(Records that describe objects)

_ _ _

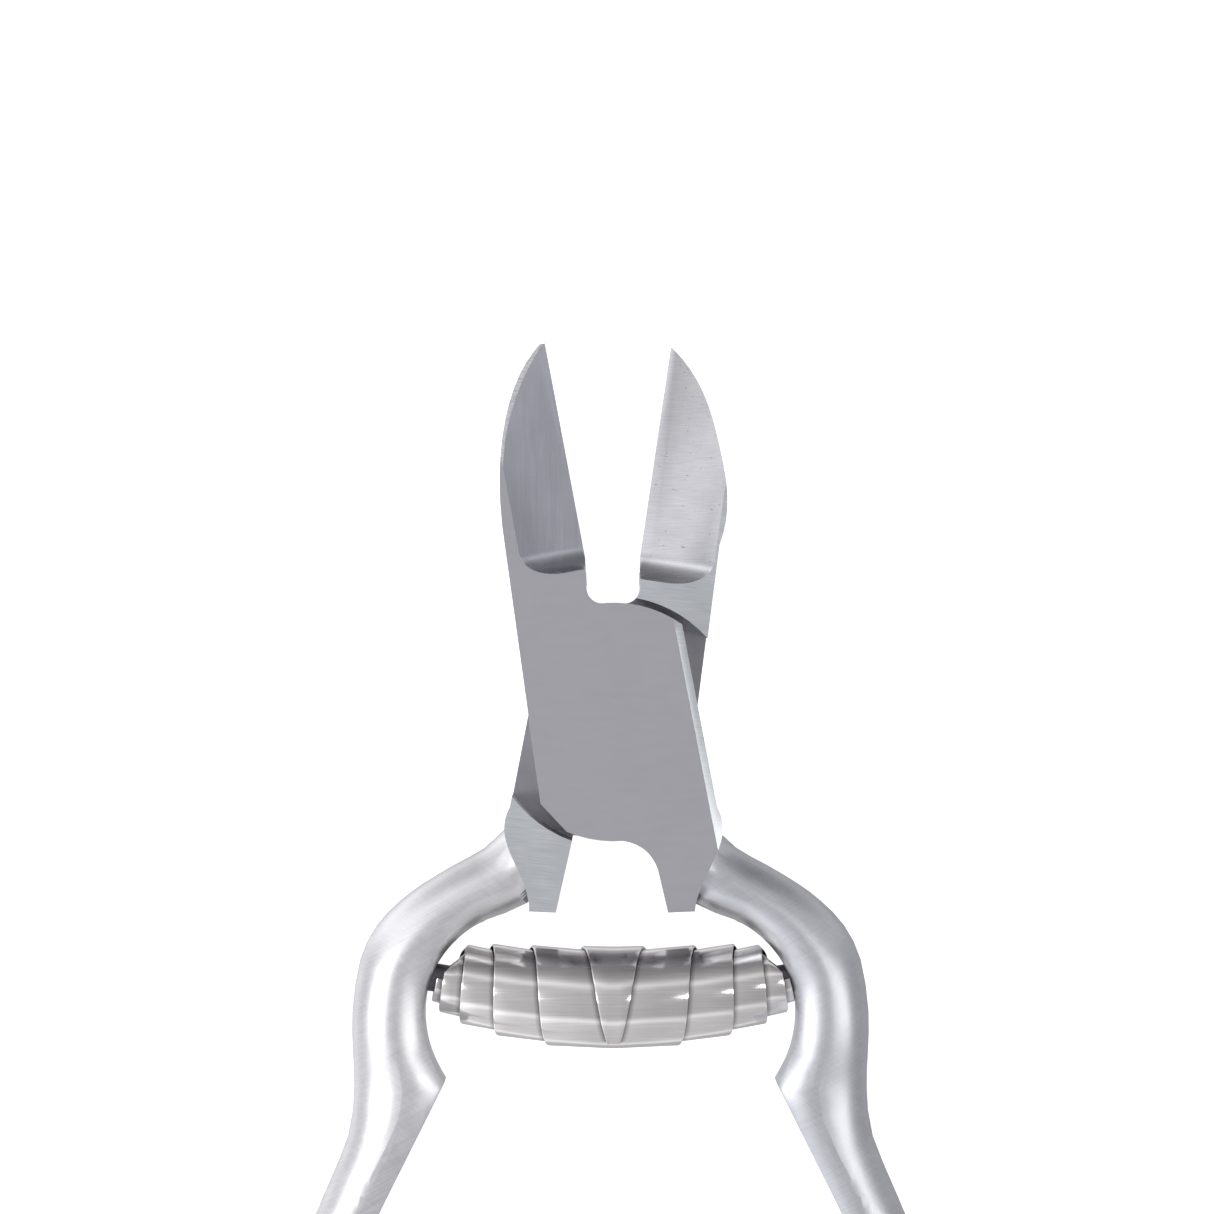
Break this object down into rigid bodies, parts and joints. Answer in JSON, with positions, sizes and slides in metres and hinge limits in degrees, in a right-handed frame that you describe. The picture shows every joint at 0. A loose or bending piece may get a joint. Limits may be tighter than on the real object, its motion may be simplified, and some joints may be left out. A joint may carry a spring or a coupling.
{
  "type": "nail nipper",
  "caption": "Lap-joint nail nipper with hollow-ground jaws, bowed handles and a wound barrel spring that opens it.",
  "frame": {"origin": "on the pivot axis, at the flush rear face of the joint, on the head of the rivet", "axes": "+Y towards the jaw tips, +X to the right seen from the front, +Z along the pivot towards the front face"},
  "size_m": [0.0665, 0.1407, 0.009],
  "materials": {
    "lever_steel": "satin",
    "rivet_steel": "satin",
    "peg_steel": "dark",
    "spring_steel": "bright"
  },
  "bodies": {
    "front": {"front_lever": "lever_steel", "pivot_rivet": "rivet_steel", "spring_peg_right": "peg_steel"},
    "rear": {"rear_lever": "lever_steel", "spring_peg_left": "peg_steel"},
    "spring": {"barrel_spring": "spring_steel"}
  },
  "joints": [
    {"name": "main_pivot", "type": "hinge", "parent": "front", "child": "rear", "pos_m": [0, 0, 0.0045], "axis": [0, 0, 1], "range_deg": [0, 18.9], "stiffness_Nm_per_rad": 0.6, "springref_deg": -5.73},
    {"name": "spring_follow", "type": "hinge", "parent": "front", "child": "spring", "pos_m": [0, 0, 0.0045], "axis": [0, 0, 1], "range_deg": [0, 9.45], "deforming": ["barrel_spring"]}
  ],
  "couplings": [
    {"joint": "spring_follow", "follows": "main_pivot", "ratio": 0.5}
  ]
}
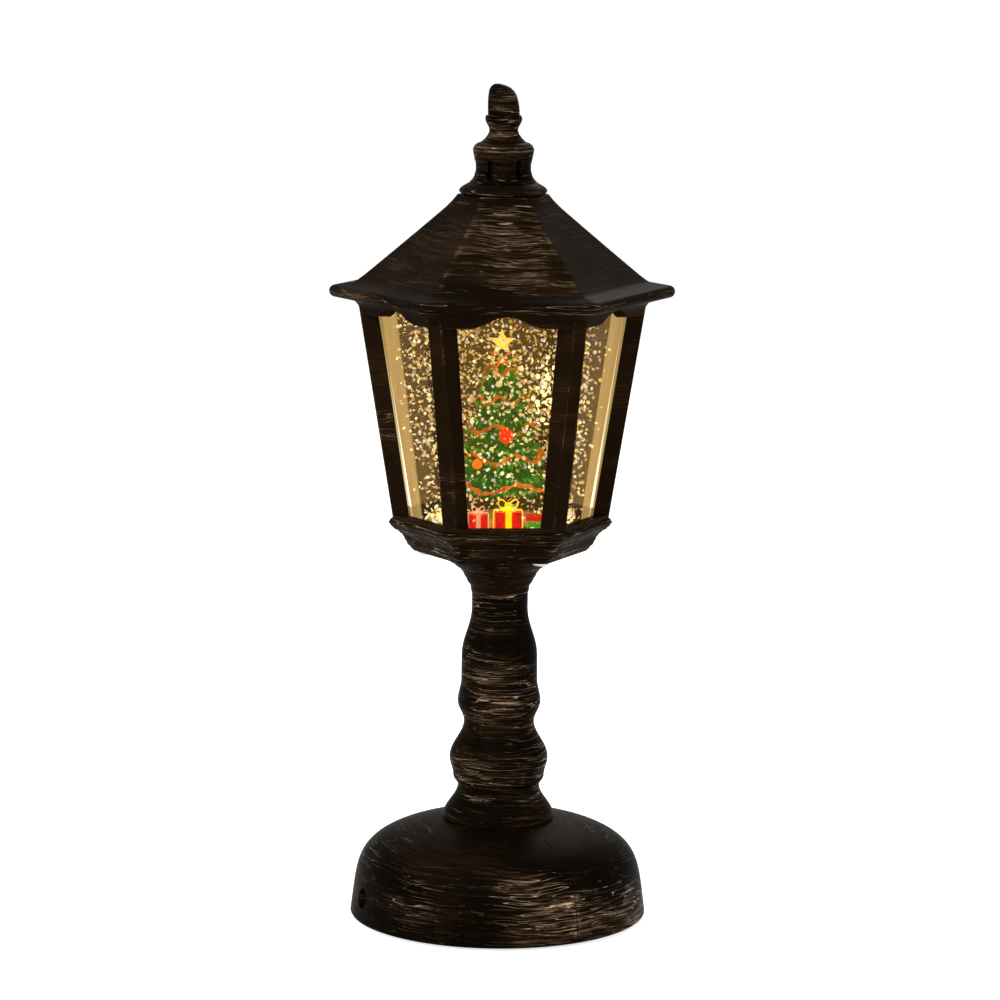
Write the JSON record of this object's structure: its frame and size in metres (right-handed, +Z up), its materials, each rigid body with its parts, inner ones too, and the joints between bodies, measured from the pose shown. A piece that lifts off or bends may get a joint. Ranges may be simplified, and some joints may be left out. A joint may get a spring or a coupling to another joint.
{
  "type": "christmas lantern",
  "caption": "Table lantern on a turned column, with a lit, stirred glitter tank round a small decorated tree.",
  "frame": {"origin": "on the floor, under the middle of the lamp", "axes": "+Z up; -Y is the front, square to one window; two of the lantern's corners lie along X; +X is right seen from the front"},
  "size_m": [0.1066, 0.0922, 0.26],
  "materials": {
    "brushed_bronze": "black-brown moulded plastic with dry-brushed copper highlights",
    "black_plastic": "moulded, fine texture",
    "foot_foam": "soft foam",
    "clear_acrylic": "clear, polished",
    "glitter_water": "clear liquid with floating glitter",
    "seal_rubber": "smooth",
    "snow_white": "matt white",
    "bark_brown": "matt paint",
    "needle_green": "matt paint",
    "star_yellow": "gloss paint",
    "red_gloss": "gloss paint",
    "orange_gloss": "gloss paint",
    "gold_gloss": "gloss paint",
    "gift_red": "satin paint",
    "gift_green": "satin paint",
    "ribbon_yellow": "satin paint",
    "ribbon_white": "satin paint",
    "steel": "plated",
    "magnet_grey": "ground grey magnet",
    "white_nylon": "moulded",
    "board_green": "lacquered circuit board",
    "light_lens": "clear lens",
    "cell_jacket": "plain printed jacket",
    "wire_red": "insulated wire",
    "wire_black": "insulated wire"
  },
  "bodies": {
    "root": {"finial": "brushed_bronze", "finial_screw": "steel", "chimney_vent": "brushed_bronze", "roof": "brushed_bronze", "lantern_frame": "brushed_bronze", "tank": "clear_acrylic", "tank_fill_plug": "seal_rubber", "tank_base": "clear_acrylic", "tank_gasket": "seal_rubber", "glitter_water": "glitter_water", "scene_ground": "snow_white", "tree_trunk": "bark_brown", "tree_foliage": "needle_green", "tree_star": "star_yellow", "bauble_front": "red_gloss", "bauble_left": "orange_gloss", "bauble_right": "gold_gloss", "bauble_side": "red_gloss", "gift_centre": "gift_red", "gift_centre_ribbon": "ribbon_yellow", "gift_left": "gift_red", "gift_left_ribbon": "ribbon_white", "gift_right": "gift_green", "gift_right_lid": "gift_red", "impeller_pin": "steel", "motor_can": "steel", "light_board": "board_green", "light_1": "light_lens", "light_2": "light_lens", "light_3": "light_lens", "tray": "brushed_bronze", "tray_screw_1": "steel", "tray_screw_2": "steel", "tray_screw_3": "steel", "post_half_left": "brushed_bronze", "post_half_right": "brushed_bronze", "wire_red": "wire_red", "wire_black": "wire_black", "base_plate": "black_plastic", "battery_1": "cell_jacket", "battery_2": "cell_jacket", "battery_3": "cell_jacket", "contact_plate_front": "steel", "contact_plate_rear": "steel", "control_board": "board_green", "switch_body": "steel", "dc_jack": "black_plastic", "base_screw_1": "steel", "base_screw_2": "steel", "base_screw_3": "steel", "base_screw_4": "steel", "foot_ring": "foot_foam"},
    "impeller": {"impeller": "white_nylon", "impeller_magnet": "magnet_grey"},
    "motor_rotor": {"motor_shaft": "steel", "drive_disc": "white_nylon", "drive_magnet": "magnet_grey"},
    "switch_knob": {"switch_knob": "white_nylon"},
    "battery_door": {"battery_door": "black_plastic"},
    "door_screw": {"door_screw": "steel"}
  },
  "joints": [
    {"name": "motor_spin", "type": "hinge", "parent": "root", "child": "motor_rotor", "pos_m": [0, 0, 0.1189], "axis": [0, 0, 1], "continuous": true},
    {"name": "impeller_spin", "type": "hinge", "parent": "root", "child": "impeller", "pos_m": [0, 0, 0.1233], "axis": [0, 0, 1], "continuous": true},
    {"name": "switch_slide", "type": "slide", "parent": "root", "child": "switch_knob", "axis": [0, 1, 0], "range_m": [0, 0.003]},
    {"name": "battery_door_hinge", "type": "hinge", "parent": "root", "child": "battery_door", "pos_m": [0, -0.02755, 0.0015], "axis": [-1, 0, 0], "range_deg": [0, 80]},
    {"name": "door_screw_turn", "type": "hinge", "parent": "battery_door", "child": "door_screw", "pos_m": [0, 0.03115, 0.0003], "axis": [0, 0, 1], "continuous": true}
  ],
  "couplings": [
    {"joint": "impeller_spin", "follows": "motor_spin", "ratio": 1}
  ]
}
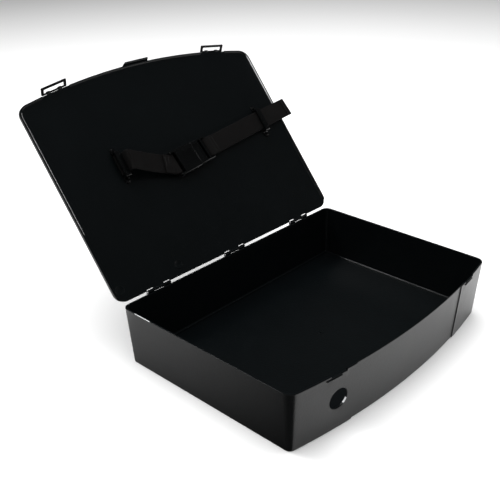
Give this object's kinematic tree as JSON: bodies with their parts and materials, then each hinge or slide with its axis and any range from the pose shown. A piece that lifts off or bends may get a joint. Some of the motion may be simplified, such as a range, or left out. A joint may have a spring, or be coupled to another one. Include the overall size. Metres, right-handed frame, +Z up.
{
  "type": "hinged-lid case",
  "caption": "Shallow black moulded case with a bowed front, hinged lid standing open, flip-over latch loops, a finger hole in the front wall and a buckled retaining strap inside the lid.",
  "frame": {"origin": "centre of the tray's underside, on the flat bottom of its centre pad", "axes": "+X along the hinge line to the right seen from the front, +Y from the bowed front to the hinge, +Z up"},
  "size_m": [0.388, 0.426, 0.2827],
  "materials": {
    "case_black": "semi-gloss moulded black polypropylene",
    "latch_black": "semi-gloss moulded black latch",
    "fitting_black": "glossy black acetal",
    "webbing": "black woven webbing",
    "pin_steel": "drawn steel wire"
  },
  "bodies": {
    "tray": {"base_tray": "case_black", "hinge_pin_left": "pin_steel", "hinge_pin_centre": "pin_steel", "hinge_pin_right": "pin_steel"},
    "lid": {"lid": "case_black", "strap_anchor_left": "fitting_black", "strap_anchor_right": "fitting_black", "strap_rivet_1": "fitting_black", "strap_rivet_2": "fitting_black", "strap_rivet_3": "fitting_black", "strap_rivet_4": "fitting_black", "short_strap": "webbing", "buckle_socket": "fitting_black"},
    "latch_left": {"latch_loop_left": "latch_black"},
    "latch_right": {"latch_loop_right": "latch_black"},
    "strap_pull": {"buckle_plug": "fitting_black", "long_strap": "webbing"},
    "tail": {"strap_tail": "webbing"}
  },
  "joints": [
    {"name": "lid_hinge", "type": "hinge", "parent": "tray", "child": "lid", "pos_m": [0, 0.13092, 0.07211], "axis": [-1, 0, 0], "range_deg": [-128.81, 0]},
    {"name": "latch_left_hinge", "type": "hinge", "parent": "lid", "child": "latch_left", "pos_m": [-0.12643, 0.29091, 0.27105], "axis": [-0.9893, -0.0915, -0.1137], "range_deg": [-60, 50]},
    {"name": "latch_right_hinge", "type": "hinge", "parent": "lid", "child": "latch_right", "pos_m": [0.12573, 0.29098, 0.27113], "axis": [-0.9894, 0.091, 0.1131], "range_deg": [-60, 50]},
    {"name": "buckle_slide", "type": "slide", "parent": "lid", "child": "strap_pull", "axis": [0.9942, 0.0677, 0.0842], "range_m": [0, 0.018]},
    {"name": "tail_fold", "type": "hinge", "parent": "strap_pull", "child": "tail", "pos_m": [0.15, 0.21677, 0.18764], "axis": [0.108, -0.6231, -0.7747], "range_deg": [0, 100.1]}
  ],
  "couplings": [
    {"joint": "tail_fold", "follows": "lid_hinge", "ratio": -0.77634}
  ]
}
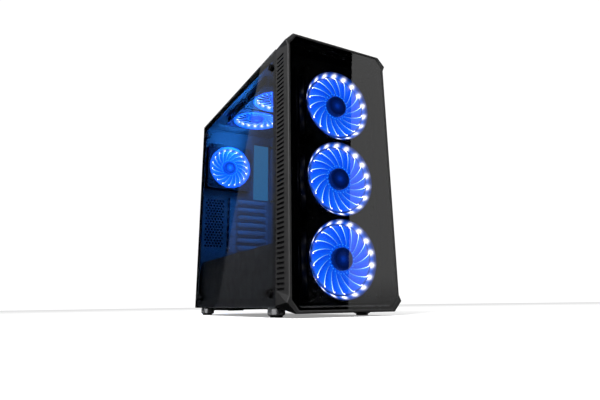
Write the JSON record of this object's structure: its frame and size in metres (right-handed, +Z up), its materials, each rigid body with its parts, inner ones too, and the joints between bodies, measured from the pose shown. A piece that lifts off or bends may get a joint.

_ _ _

Task goal:
Return all lines with the word "JSON" in them.

Problem solution:
Break this object down into rigid bodies, parts and joints. Answer in JSON, with positions, sizes and slides in metres and hinge limits in degrees, in a right-handed frame that you describe. The picture shows every joint at 0. A loose or bending piece may get a joint. Limits may be tighter than on the real object, its motion may be simplified, and some joints may be left out. A joint may carry a spring or a coupling.
Write the JSON record of this object's structure: its frame and size in metres (right-handed, +Z up), its materials, each rigid body with its parts, inner ones too, and the joints between bodies, measured from the pose shown. A piece that lifts off or bends may get a joint. Ranges may be simplified, and some joints may be left out. A joint may get a spring or a coupling to another joint.
Give this object's kinematic tree as JSON: bodies with their parts and materials, then each hinge or slide with its axis and any range from the pose shown. A piece that lifts off or bends may get a joint. Some of the motion may be simplified, such as a range, or left out. A joint may have a spring, or be coupled to another one. Include the overall size. Metres, right-handed frame, +Z up.
Write the JSON record of this object's structure: its frame and size in metres (right-handed, +Z up), its materials, each rigid body with its parts, inner ones too, and the joints between bodies, measured from the pose shown. A piece that lifts off or bends may get a joint.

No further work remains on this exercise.